Haley Jones (Archbishop Mitty, San Jose)
For those who think it’s an automatic slam dunk that Windward’s Charisma Osborne should be the ultimate winner, just consider that the greatest women’s coach in history, UConn’s Geno Auriemma, recently flew out to the Bay Area for a home visit with Jones. UConn has only done that for a handful of California girls, the most recent being current standout Katie Lou Samuelson of Mater Dei. Also consider that Haley was MVP of the top division at the Nike TOC in Arizona and that Osborne’s team was in the same bracket of that tourney. Of course, there’s more to the final choice than that, but it just shows the greatness of Jones’ abilities as well. For the season, in leading Mitty to a 29-1 season and No. 1 national ranking for most of the season, Jones averaged 21.8 points, 10.0 rebounds, 4.1 assists and 2.5 blocks per game. She’s already been selected as the Gatorade State Player of the Year.
Charisma Osborne (Windward, Los Angeles) 5-9 Jr.
It’s safe to say that Osborne’s candidacy as a finalist for Ms.
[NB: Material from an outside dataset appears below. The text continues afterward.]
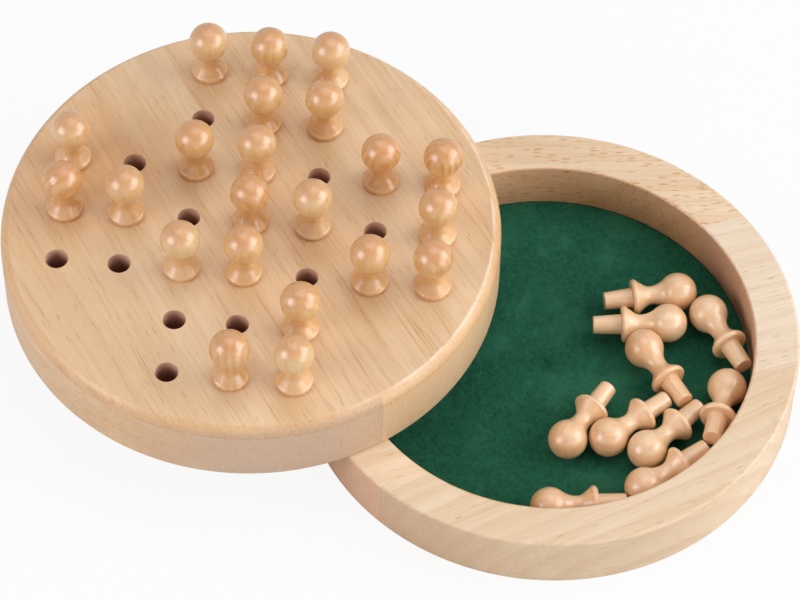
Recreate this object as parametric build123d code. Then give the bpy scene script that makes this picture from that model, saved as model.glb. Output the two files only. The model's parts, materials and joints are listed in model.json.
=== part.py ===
from build123d import *
from cmath import rect
from math import asin, cos, degrees, radians, sin, tan
import os

# Peg solitaire set: a round board that swivels on a round tray for the pegs out of play.
# Millimetres. The origin is the middle of the tray's underside, and Z is up.
# The board is modelled swung open. A heading is an angle from +X towards +Y.

# Tray, a ring glued up from four arcs round a thin base
disc_radius = 90.0
tray_height = 23.8
rim_wall = 16.0
rim_easing = 1.0
foot_chamfer = 0.5
base_thickness = 3.0
rebate_width = 2.5
base_clearance = 0.1
felt_thickness = 0.7
felt_clearance = 0.2
rim_seam_heading = 20.0
back_seam = 25.6
front_seam = 41.9

# Board, two staves glued side by side
board_thickness = 27.0
edge_width = 2.9
edge_depth = 4.5
edge_bulge = 0.6
stave_seam_heading = 118.6
stave_seam = 6.6
hole_pitch = 22.4
hole_grid_heading = -4.1
hole_radius = 4.1
hole_spare_depth = 1.7

# Pivot screw, through the middle of the rim's wall and into the board
pivot_heading = 118.7
open_angle = 85.8
pivot_clearance = 0.05
screw_shank_radius = 2.2
screw_tip_radius = 1.9
screw_bite = 12.0
screw_head_radius = 4.1
screw_head_edge = 0.6
screw_recess = 1.0
slot_width = 1.0
slot_depth = 1.0

# Turned peg, measured along its axis from the underside of its collar
head_radius = 7.1
head_height = 17.1
neck_radius = 3.4
neck_height = 7.1
neck_hollow = 3.8
flare_angle = 36.9
collar_radius = 6.75
collar_shoulder = 0.35
lip_height = 1.3
lip_easing = 0.3
shank_clearance = 0.4
shank_taper = 0.45
shank_length = 10.3
shank_chamfer = 0.4

# The game in play, back row first, with P for a peg and o for an empty hole
game = [
    "  PPP  ",
    "  oPP  ",
    "PoPPoPP",
    "PPoPPoP",
    "ooPPoPP",
    "  ooP  ",
    "  oPP  ",
]

# Loose pegs in the tray: head's x and y as shares of the tray's bore, heading of the shank, and how far
# its tip is raised in degrees. A peg with less than pile_touch of room, seen from above, is nudged until
# it has pile_room, so that each can be lifted straight out.
loose_pegs = [
    (0.642, 0.3716, -171.0, 0.0),
    (0.5946, 0.1824, -178.0, 0.0),
    (0.7905, 0.2432, -64.0, 6.0),
    (0.473, 0.027, -59.0, 3.5),
    (0.0878, -0.5068, 57.0, 0.0),
    (0.2905, -0.4932, 39.0, 0.0),
    (0.473, -0.5608, 45.0, 0.0),
    (0.4527, -0.7703, 35.0, 6.0),
    (0.0, -0.8919, 6.0, 0.0),
    (0.8649, -0.1892, -105.0, 14.0),
]
loose_gap = 0.3
pile_touch = 0.25
pile_room = 0.4

tray_bore = disc_radius - rim_wall
felt_top = base_thickness + felt_thickness
hole_depth = shank_length + hole_spare_depth
shank_radius = hole_radius - shank_clearance
pivot_radius = disc_radius - rim_wall / 2
pivot = Vector(pivot_radius, 0, 0).rotate(Axis.Z, pivot_heading)
board_middle = pivot - pivot.rotate(Axis.Z, -open_angle)
board_place = Pos(board_middle.X, board_middle.Y, tray_height)


def beyond(heading, offset):
    """The space to the left of a line with this heading, this far from the axis."""
    reach = 4 * disc_radius
    side = (Align.CENTER, Align.MIN, Align.CENTER)
    return Rot(0, 0, heading) * Pos(0, offset, 0) * Box(reach, reach, reach, align=side)


def screw_room(clearance):
    """The countersunk outline of the screw from the rim's underside to the top of the rim."""
    head = screw_head_radius + clearance
    shank = screw_shank_radius + clearance
    cone_foot = screw_recess + screw_head_edge
    cone_top = cone_foot + head - shank
    outline = Polyline(
        (0, 0),
        (head, 0),
        (head, cone_foot),
        (shank, cone_top),
        (shank, tray_height),
        (0, tray_height),
        close=True,
    )
    return revolve(Plane.XZ * make_face(outline), Axis.Z)


def rim_ring():
    """The whole ring with its eased edges and the rebate that takes the base."""
    rebate_radius = tray_bore + rebate_width
    outline = Polyline(
        (rebate_radius, 0),
        (disc_radius, 0),
        (disc_radius, tray_height),
        (tray_bore, tray_height),
        (tray_bore, base_thickness),
        (rebate_radius, base_thickness),
        close=True,
    )
    section = make_face(outline)
    section = fillet(section.vertices().group_by(Axis.Y)[-1], rim_easing)
    section = chamfer(section.vertices().group_by(Axis.Y)[0].sort_by(Axis.X)[-1], foot_chamfer)
    return revolve(Plane.XZ * section, Axis.Z)


def rim_arcs():
    """The four arcs that the two seam lines cut the ring into."""
    ring = rim_ring()
    behind = beyond(rim_seam_heading, back_seam)
    before = beyond(rim_seam_heading + 180, front_seam)
    left, right = (ring - behind - before).solids().sort_by(Axis.X)
    countersink = Pos(pivot.X, pivot.Y, 0) * screw_room(pivot_clearance)
    return {
        "rim_back": (ring & behind) - countersink,
        "rim_left": left,
        "rim_right": right,
        "rim_front": ring & before,
    }


def tray_base():
    """The thin round base, let in flush from below."""
    radius = tray_bore + rebate_width - base_clearance
    return Cylinder(radius, base_thickness, align=(Align.CENTER, Align.CENTER, Align.MIN))


def felt_liner():
    """The round of felt laid on the base."""
    radius = tray_bore - felt_clearance
    disc = Cylinder(radius, felt_thickness, align=(Align.CENTER, Align.CENTER, Align.MIN))
    return Pos(0, 0, base_thickness) * disc


def pivot_screw():
    """The screw that the board turns on, seen only from below."""
    shaft = screw_room(0)
    below = Box(4 * screw_head_radius, 4 * screw_head_radius, 2 * screw_recess)
    slot_height = 2 * (screw_recess + slot_depth)
    slot = Rot(0, 0, pivot_heading) * Box(4 * screw_head_radius, slot_width, slot_height)
    tip = Cylinder(screw_tip_radius, screw_bite, align=(Align.CENTER, Align.CENTER, Align.MIN))
    screw = shaft - below - slot + Pos(0, 0, tray_height) * tip
    return Pos(pivot.X, pivot.Y, 0) * screw


def hole_places():
    """Each hole's row, column and place on the board's top, with what the game has there."""
    middle = len(game) // 2
    turn = Rot(0, 0, hole_grid_heading)
    for row, line in enumerate(game):
        for column, mark in enumerate(line):
            if mark != " ":
                spot = Pos((column - middle) * hole_pitch, (middle - row) * hole_pitch, board_thickness)
                yield row + 1, column + 1, mark, turn * spot


def board_blank():
    """The plain disc, with the shallow rounded bevel round its top."""
    bevel_width = disc_radius - edge_width
    bevel_foot = board_thickness - edge_depth
    across = Vector(edge_depth, edge_width).normalized() * edge_bulge
    bulge = Vector(disc_radius - edge_width / 2, board_thickness - edge_depth / 2) + across
    outline = Polyline((bevel_width, board_thickness), (0, board_thickness), (0, 0), (disc_radius, 0))
    outline += Line((disc_radius, 0), (disc_radius, bevel_foot))
    outline += ThreePointArc((disc_radius, bevel_foot), bulge, (bevel_width, board_thickness))
    section = make_face(outline)
    section = chamfer(section.vertices().group_by(Axis.Y)[0].sort_by(Axis.X)[-1], foot_chamfer)
    return revolve(Plane.XZ * section, Axis.Z)


def board_staves():
    """The drilled board, cut along its glue line."""
    drill = Cylinder(hole_radius, hole_depth, align=(Align.CENTER, Align.CENTER, Align.MAX))
    board = board_blank() - [place * drill for _, _, _, place in hole_places()]
    pilot_radius = screw_tip_radius + pivot_clearance
    pilot = Cylinder(pilot_radius, screw_bite, align=(Align.CENTER, Align.CENTER, Align.MIN))
    board = board_place * board - Pos(pivot.X, pivot.Y, tray_height) * pilot
    seam_side = Pos(board_middle.X, board_middle.Y, 0) * beyond(stave_seam_heading, -stave_seam)
    return {
        "board_stave_left": board & seam_side,
        "board_stave_right": board - seam_side,
    }


def flare_ends():
    """Where the flare's straight part starts below the neck, and where it ends at the collar's shoulder."""
    flare = radians(flare_angle)
    top = Vector(neck_radius + neck_hollow * (1 - cos(flare)), neck_height - neck_hollow * sin(flare))
    shoulder_radius = collar_radius - collar_shoulder
    return top, Vector(shoulder_radius, top.Y - (shoulder_radius - top.X) / tan(flare))


def turned_peg():
    """A peg standing on its collar's underside: ball head, hollow neck, flared collar and shank."""
    rise = head_height - neck_height
    hollow = (rise**2 + neck_radius**2 - head_radius**2) / (2 * (head_radius - neck_radius))
    join = head_radius / (head_radius + hollow)
    chin = (join * (neck_radius + hollow), head_height - join * rise)
    neck = (neck_radius, neck_height)
    flare_top, shoulder = flare_ends()
    lip_top = (collar_radius, lip_height)
    crown = (0, head_height + head_radius)
    outline = ThreePointArc(crown, (head_radius, head_height), chin)
    outline += TangentArc(neck, chin, tangent=(0, 1))
    outline += TangentArc(neck, flare_top, tangent=(0, -1))
    outline += Line(flare_top, shoulder)
    outline += TangentArc(lip_top, shoulder, tangent=(0, 1))
    outline += Polyline(
        lip_top,
        (collar_radius, lip_easing),
        (collar_radius - lip_easing, 0),
        (shank_radius, 0),
        (shank_radius - shank_taper, shank_chamfer - shank_length),
        (shank_radius - shank_taper - shank_chamfer, -shank_length),
        (0, -shank_length),
        crown,
    )
    return revolve(Plane.XZ * make_face(outline), Axis.Z)


def board_pegs(peg):
    """The pegs in play, each standing in its hole with its collar on the board."""
    pegs = {}
    for row, column, mark, place in hole_places():
        if mark == "P":
            pegs[f"board_peg_row{row}_col{column}"] = board_place * place * peg
    return pegs


def seen_from_above(heading, raised):
    """Circles that fill a lying peg's outline, each by its middle, seen from the head's, and its radius."""
    lip = lip_height / 2
    tip = shank_radius - shank_taper - shank_chamfer
    circles = [(0, 0, head_radius), (head_height - neck_height, 0, neck_radius)]
    flare_top, shoulder = flare_ends()
    for share in (0.15, 0.5, 0.85):
        edge = flare_top + (shoulder - flare_top) * share
        across = edge.X - lip_height * cos(radians(flare_angle))
        along = head_height - edge.Y + lip_height * sin(radians(flare_angle))
        circles += [(along, side * across, lip_height) for side in (-1, 1)]
    for share in (-1, -0.5, 0, 0.5, 1):
        circles.append((head_height - lip, share * (collar_radius - lip), lip))
    for share in (0.2, 0.4, 0.6):
        circles.append((head_height + share * shank_length, 0, shank_radius - share * shank_taper))
    for side in (-1, 1):
        circles.append((head_height + shank_length - shank_chamfer, side * tip, shank_chamfer))
    flat = cos(radians(raised))
    turn = rect(1, radians(heading))
    return [(complex(along * flat, across) * turn, radius) for along, across, radius in circles]


def settled_heads():
    """Where the loose pegs' heads lie, once pegs that touch each other or the wall are nudged clear."""
    heads = [complex(x, y) * tray_bore for x, y, _, _ in loose_pegs]
    plans = [seen_from_above(heading, raised) for _, _, heading, raised in loose_pegs]
    for _ in range(500):
        still = True
        for first, plan in enumerate(plans):
            circles = [(heads[first] + spot, radius) for spot, radius in plan]
            spot, radius = max(circles, key=lambda circle: abs(circle[0]) + circle[1])
            room = tray_bore - abs(spot) - radius
            if room < pile_touch:
                heads[first] -= spot / abs(spot) * (pile_room - room)
                still = False
            for second in range(first):
                between = heads[second] - heads[first]
                ways = [(between + b - a, p + q) for a, p in plan for b, q in plans[second]]
                way, reach = min(ways, key=lambda pair: abs(pair[0]) - pair[1])
                room = abs(way) - reach
                if room < pile_touch:
                    nudge = way / abs(way) * (pile_room - room) / 2
                    heads[first] -= nudge
                    heads[second] += nudge
                    still = False
        if still:
            break
    return heads


def tray_pegs(peg):
    """The pegs out of play, lying on the felt on head and collar, some with the tip raised."""
    lip_middle = (lip_easing + lip_height) / 2
    lying = degrees(asin((collar_radius - head_radius) / (head_height - lip_middle)))
    pegs = {}
    for number, (place, (_, _, heading, raised)) in enumerate(zip(settled_heads(), loose_pegs), 1):
        up_the_peg = Vector(-1, 0, 0).rotate(Axis.Y, -lying - raised).rotate(Axis.Z, heading)
        head = Vector(place.real, place.imag, felt_top + loose_gap + head_radius)
        foot = head - up_the_peg * head_height
        pegs[f"loose_peg_{number}"] = Plane(origin=foot, z_dir=up_the_peg).location * peg
    return pegs


peg = turned_peg()
nodes = {
    **rim_arcs(),
    "tray_base": tray_base(),
    "felt_liner": felt_liner(),
    "pivot_screw": pivot_screw(),
    **board_staves(),
    **board_pegs(peg),
    **tray_pegs(peg),
}

os.makedirs("parts", exist_ok=True)
for name, shape in nodes.items():
    export_step(shape, f"parts/{name}.step")
print(len(nodes), "nodes; the board's middle is at", board_middle, "and the pivot at", pivot)
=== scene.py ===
import bpy
import bmesh
import json
import math
import numpy as np
from mathutils import Matrix, Vector


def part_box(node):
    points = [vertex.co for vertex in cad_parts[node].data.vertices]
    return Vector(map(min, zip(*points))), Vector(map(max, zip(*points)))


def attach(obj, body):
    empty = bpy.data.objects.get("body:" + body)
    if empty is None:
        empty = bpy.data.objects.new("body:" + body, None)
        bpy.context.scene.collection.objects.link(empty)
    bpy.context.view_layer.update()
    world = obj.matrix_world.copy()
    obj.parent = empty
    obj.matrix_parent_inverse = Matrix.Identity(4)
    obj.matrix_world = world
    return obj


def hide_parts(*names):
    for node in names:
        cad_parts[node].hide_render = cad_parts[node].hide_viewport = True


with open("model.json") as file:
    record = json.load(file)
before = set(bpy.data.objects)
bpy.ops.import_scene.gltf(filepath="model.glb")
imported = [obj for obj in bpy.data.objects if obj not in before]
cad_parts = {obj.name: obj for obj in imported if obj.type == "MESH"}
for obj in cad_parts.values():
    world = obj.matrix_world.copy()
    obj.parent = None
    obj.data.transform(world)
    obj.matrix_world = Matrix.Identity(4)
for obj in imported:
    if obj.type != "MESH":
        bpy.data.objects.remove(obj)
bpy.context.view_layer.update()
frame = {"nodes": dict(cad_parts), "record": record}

mm = 0.001
nodes = frame["nodes"]
bodyOf = {node: body for body, members in frame["record"]["behaviour"]["bodies"].items() for node in members}
print("frame loaded:", len(nodes), "nodes")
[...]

Basketball 2018 was assured before she even took the floor last Saturday at the Golden 1 Center in Sacramento to play in the CIF Open Division state final vs. Pinewood of Los Altos Hills. She was the State Freshman of the Year in 2016, was considered the runner-up to Haley Jones (see above) for State Sophomore of the Year last season and had big outings already in the postseason. Osborne had 25 points and 14 rebounds when Windward beat Harvard-Westlake of North Hollywood for the CIFSS Open Division title and had 22 points, nine rebounds and three assists in a follow-up win by the Wildcats over the Wolverines in the CIF SoCal Open Division regional final. Charisma then wowed the crowd with 26 points, six rebounds, three assists, three steals and two blocks in a win over Pinewood. She is currently considering college offers from Stanford, Cal, USC, UCLA and Ohio State.